Across Europe, regulators are intensifying efforts to tackle PFAS, commonly known as “forever chemicals.” These synthetic compounds are used in thousands of industrial and consumer applications, including waterproof textiles, firefighting foams, and food packaging. Their nickname comes from their extreme persistence: the carbon-fluorine bond that defines PFAS is one of the strongest in organic chemistry, meaning these substances degrade very slowly in the environment and can accumulate in water, soil, wildlife, and the human body.

PFAS contamination has become a major European public health and environmental concern because growing scientific evidence links long-term exposure to immune system disruption, endocrine effects, fertility problems, liver damage, and certain cancers. In response, the European Union has begun integrating PFAS controls into its wider Zero Pollution Action Plan and drinking water legislation.

A central milestone is the recast EU Drinking Water Directive (Directive (EU) 2020/2184) [6], which introduced harmonised PFAS monitoring requirements across Member States. Since 12 January 2026, all EU countries must test drinking water for PFAS and comply with new parametric values [4].

The objective of this legislation is not merely to detect contamination, but to standardise monitoring, improve transparency, and drive remediation investment across Europe. Member States must report monitoring results to the European Commission, including exceedances and corrective actions. This creates a harmonised surveillance framework that should improve comparability of water-quality data across the Union [2].

Beyond drinking water, the EU is also advancing broader chemical restrictions under REACH (Registration, Evaluation, Authorisation and Restriction of Chemicals), with proposals to phase out many non-essential PFAS uses. However, critics argue the process remains slow and politically contested, warning that implementation delays risk undermining Europe’s ambitions. Environmental advocates have described recent PFAS roadmaps as incomplete, noting that broad restrictions are still under negotiation despite mounting contamination evidence [1].

The expected outcomes of Europe’s PFAS strategy include safer tap water, reduced chronic exposure for citizens, stronger incentives for industrial substitution, and expanded investment in advanced treatment technologies such as granular activated carbon, ion-exchange resins, and high-pressure membrane filtration. Analysts estimate that PFAS-related drinking water treatment investments across Europe could exceed €3.6 billion by 2036 [5].
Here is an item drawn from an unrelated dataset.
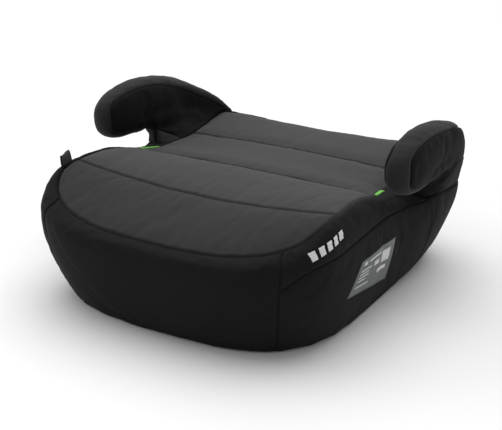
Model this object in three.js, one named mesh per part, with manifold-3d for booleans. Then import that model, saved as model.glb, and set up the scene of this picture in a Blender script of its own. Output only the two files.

Nevertheless, major challenges remain. PFAS encompass more than 10,000 substances, many of which are not yet fully characterised toxicologically. Detection and removal technologies are expensive, and utilities may face significant infrastructure costs. Furthermore, experts stress that water treatment alone cannot solve the issue: source control and upstream industrial regulation will be critical.

In short, Europe’s approach reflects a shift from reactive contamination management toward preventive chemical governance. While the new drinking water rules represent a landmark step, the effectiveness of the EU’s PFAS strategy will depend on whether monitoring evolves into faster, broader restrictions on the chemicals themselves.

References:

  1. EURONEWS: A half-baked roadmap: what is missing from the EU and UK so called crackdown on forever chemicals (2026).
  2. EUROPEAN COMMISSION - Environment: Drinking water.
  3. EUROPEAN UNION – EUR-Lex: Drinking water – essential quality standards (2021).
  4. EUROPEAN COMMISSION - Environment: New EU-wide protections against PFAS in drinking water come into effect (2026).
  5. BLUEFIELD Research: New EU PFAS limits active €3.6 Billion drinking water treatment opportunity (2026).